Guardando dentro quella, pur millimetrica, crescita ci si accorge che discende tutta dalle esportazioni. E, fra quelle, deriva dalla crescita delle esportazioni verso gli Stati Uniti (+49,3 in un anno, calcolato a febbraio). Ergo: a determinare la (troppo piccola) crescita è la capacità dei nostri esportatori, ma quella c’era anche prima, c’era anche mentre restavamo in recessione, a far la differenza è la svalutazione dell’euro sul dollaro e la diminuzione dei costi energetici. Tutta roba che non dipende da noi. Ripeto: lasciamo da parte le polemiche di cortile, inutili, ciò che conta è che qui non è ancora successo niente che possa smentire una previsione di crescita annua che non solo è troppo bassa, ma è destinata ad aumentare il nostro svantaggio competitivo rispetto ad altri paesi europei, Germania in primis (cui va il merito, non certo la colpa, di avere già fatto quel che da noi ancora si discute).

Gerhard Schroeder, che di quelle riforme tedesche fu l’autore politico, oggi punta il dito su quel che ripetiamo da tempo: il problema non è la Grecia, ma la Francia e l’Italia. Si chiede: “cosa può succedere se queste due importanti nazioni non aumentano la loro capacità produttiva e non sanno migliorare la loro competitività?”. Lascia in sospeso l’interrogativo, ma è chiaro che teme il risorgere di tensioni ingovernabili, fin qui anestetizzate dall’opera della Banca centrale europea. Ebbene, i dati che sono stati nascosti dimostrano proprio quello: non stiamo aumentando e non stiamo migliorando.
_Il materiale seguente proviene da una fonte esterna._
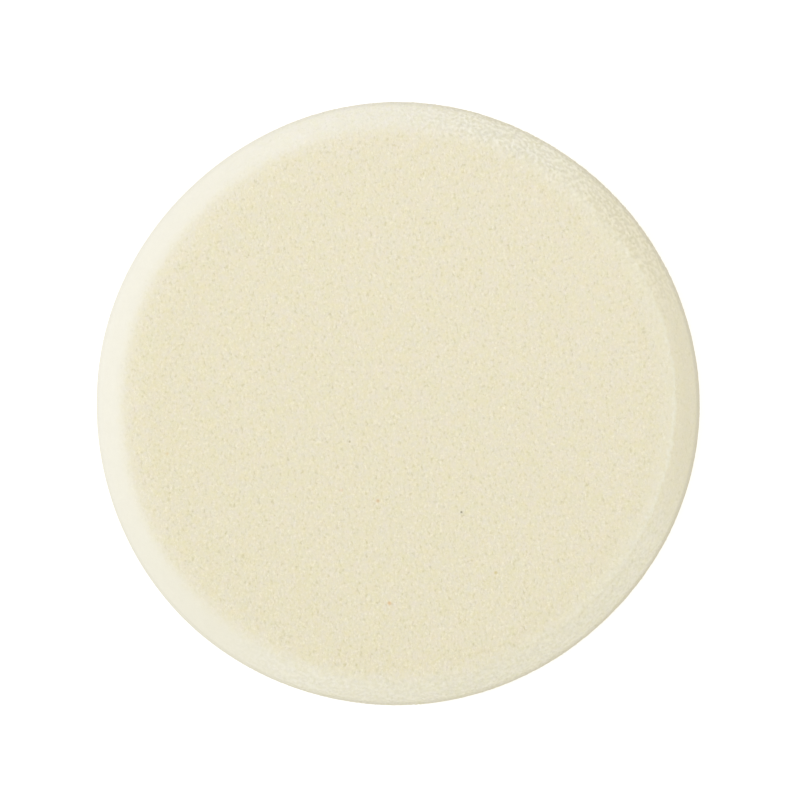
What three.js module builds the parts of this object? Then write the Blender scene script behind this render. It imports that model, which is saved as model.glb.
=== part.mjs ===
// A round makeup sponge, the kind that lies in a powder compact. It is one disc
// of fine-celled foam rubber: die-cut from a flat sheet, then buffed round its
// whole edge, on both faces, so that no corner drags on the skin. It has no
// cover, seam, core or strap, so there is nothing else to take apart.
// Sizes are in millimetres and +Z is up. The origin is the middle of the face
// that the sponge lies on.
import * as THREE from "three";

// The blank, as it is cut from the sheet
const DIAMETER = 60;
const THICKNESS = 8;

// The buffed edge, which is the same on both faces. Its section is one curve,
// drawn out by a short pull along the face and a longer one up the rim.
const BUFF_WIDTH = 3; // from the end of the flat face to the rim, seen from above
const SHOULDER_PULL = 0.9; // the shorter it is, the crisper the shoulder
const RIM_PULL = 2; // the longer it is, the more upright the rim

// How finely the round is cut into flats
const TURN_STEPS = 72;
const BUFF_STEPS = 8;

const IVORY = 0xe9e2c7;

// The section of the upper buffed edge, from the middle of the rim to the edge
// of the flat face. It leaves the rim upright and meets the face level, and no
// pull reaches past the edge itself.
function buffedEdge() {
  const rim = DIAMETER / 2;
  const flat = rim - BUFF_WIDTH;
  const half = THICKNESS / 2;
  const curve = new THREE.CubicBezierCurve(
    new THREE.Vector2(rim, 0),
    new THREE.Vector2(rim, Math.min(RIM_PULL, half)),
    new THREE.Vector2(flat + Math.min(SHOULDER_PULL, BUFF_WIDTH), half),
    new THREE.Vector2(flat, half),
  );
  return curve.getPoints(BUFF_STEPS);
}

// Half of the disc's section, from the axis on the lower face, round the rim,
// to the axis on the upper face. The lower edge mirrors the upper one.
function halfSection() {
  const half = THICKNESS / 2;
  const upper = buffedEdge();
  const lower = upper
    .slice(1)
    .reverse()
    .map((point) => new THREE.Vector2(point.x, -point.y));
  return [
    new THREE.Vector2(0, -half),
    ...lower,
    ...upper,
    new THREE.Vector2(0, half),
  ];
}

// The foam disc: the half section turned about its own axis, which is then
// stood up along +Z, and lifted so that the lower face lies at zero.
function foamDisc() {
  const geometry = new THREE.LatheGeometry(halfSection(), TURN_STEPS);
  const foam = new THREE.MeshStandardMaterial({
    color: IVORY,
    roughness: 0.95,
    metalness: 0,
  });
  const disc = new THREE.Mesh(geometry, foam);
  disc.name = "foam_disc";
  disc.rotation.x = Math.PI / 2;
  disc.position.z = THICKNESS / 2;
  return disc;
}

const sponge = new THREE.Group();
sponge.add(foamDisc());

export default sponge;
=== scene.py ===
"""A round makeup sponge, lying on a pale table and seen straight from above.

The sponge is one disc of fine-celled foam rubber. It was skived flat from a sheet,
die-cut to a round and buffed round its edge, on both faces. Its form and its surface
are two trees of geometry nodes: the first lays a box of small squares out as the
buffed disc, and the second opens the foam's cells, tears strands out of the edge on
two stretches, and raises a thin burr along the shoulder on another. The surface tree
leaves what it did in attributes, and the foam's material reads them.
"""

import logging
import math
from collections.abc import Sequence
from dataclasses import dataclass, field, fields
from enum import Enum

import bpy
from mathutils import Matrix, Vector


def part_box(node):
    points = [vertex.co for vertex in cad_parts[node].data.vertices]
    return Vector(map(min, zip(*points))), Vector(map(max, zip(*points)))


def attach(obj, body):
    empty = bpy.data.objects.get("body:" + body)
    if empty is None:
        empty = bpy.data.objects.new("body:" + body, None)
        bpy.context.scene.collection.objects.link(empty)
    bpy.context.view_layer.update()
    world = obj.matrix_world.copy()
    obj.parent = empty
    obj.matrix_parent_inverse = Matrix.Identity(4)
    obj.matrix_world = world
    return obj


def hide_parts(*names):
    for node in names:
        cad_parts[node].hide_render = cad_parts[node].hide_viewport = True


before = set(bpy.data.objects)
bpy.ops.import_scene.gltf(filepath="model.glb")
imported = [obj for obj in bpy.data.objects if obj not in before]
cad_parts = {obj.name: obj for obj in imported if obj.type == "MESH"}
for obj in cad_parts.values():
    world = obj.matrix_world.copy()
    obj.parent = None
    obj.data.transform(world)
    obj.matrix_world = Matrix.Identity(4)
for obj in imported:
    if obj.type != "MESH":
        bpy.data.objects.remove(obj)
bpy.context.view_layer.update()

MM = 0.001

# The kinds of node that the trees use most, and the settings that many of them share
MATH = "ShaderNodeMath"
VECTOR = "ShaderNodeVectorMath"
JOIN = "ShaderNodeCombineXYZ"
SPLIT = "ShaderNodeSeparateXYZ"
RANGE = "ShaderNodeMapRange"
NOISE = "ShaderNodeTexNoise"
MIX = "ShaderNodeMix"
SWITCH = "GeometryNodeSwitch"
STORE = "GeometryNodeStoreNamedAttribute"
SMOOTH = {"interpolation_type": "SMOOTHSTEP"}
COLOURS = {"data_type": "RGBA"}
ON_POINTS = {"data_type": "FLOAT", "domain": "POINT"}

# What the surface tree leaves in attributes for the material, each from 0 to 1
MARKS = ("ground", "torn", "strand", "kept", "burr", "lip", "waist")

log = logging.getLogger("makeup_sponge")

# What an input takes: an output socket, a node, a material, or a plain value
Feed = bpy.types.NodeSocket | bpy.types.Node | bpy.types.Material | float | int | bool | str | tuple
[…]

Per riuscirci dobbiamo approfittare dei bassi tassi d’interesse, che aiutano a lenire il dolore sociale di riforme che tolgano sicurezze e diritti acquisiti, aprendo a meritocrazia e competizione. Ma è una parentesi breve. Approfittarne significa tagliare la spesa pubblica corrente e aumentare quella per investimenti. Il contrario di quel che si è fin qui fatto, visto che si sono tagliati i secondi, come ieri ha confermato Draghi. E il contrario di quel che ci si propone di fare, assumendo nuovi dipendenti pubblici senza concorso e selezione. Significa usare la vendita di patrimonio pubblico per abbattere il debito, mentre oggi se ne usano i proventi per tenere sotto controllo il deficit, così non dovendo diminuire la spesa improduttiva. Significa restringere il perimetro dello Stato, laddove ancora lo si allarga. Significa diminuire stabilmente la pressione fiscale e stabilizzare la normativa, mentre ancora cresce e il satanismo erariale raggiunge vette inimmaginabili, con il contribuente minacciato di indagini se solo osa mettere nella dichiarazione le spese mediche. Questa, e altra, è la roba che ci tiene inchiodati. E non serve a un accidente occultare i numeri sgraditi, o limitarsi a commentare: finalmente si rivede il segno positivo. In un’afosa giornata d’agosto anche chi precipita da un grattacielo sente un po’ d’aria finalmente circolare. Meglio che se la goda in fretta.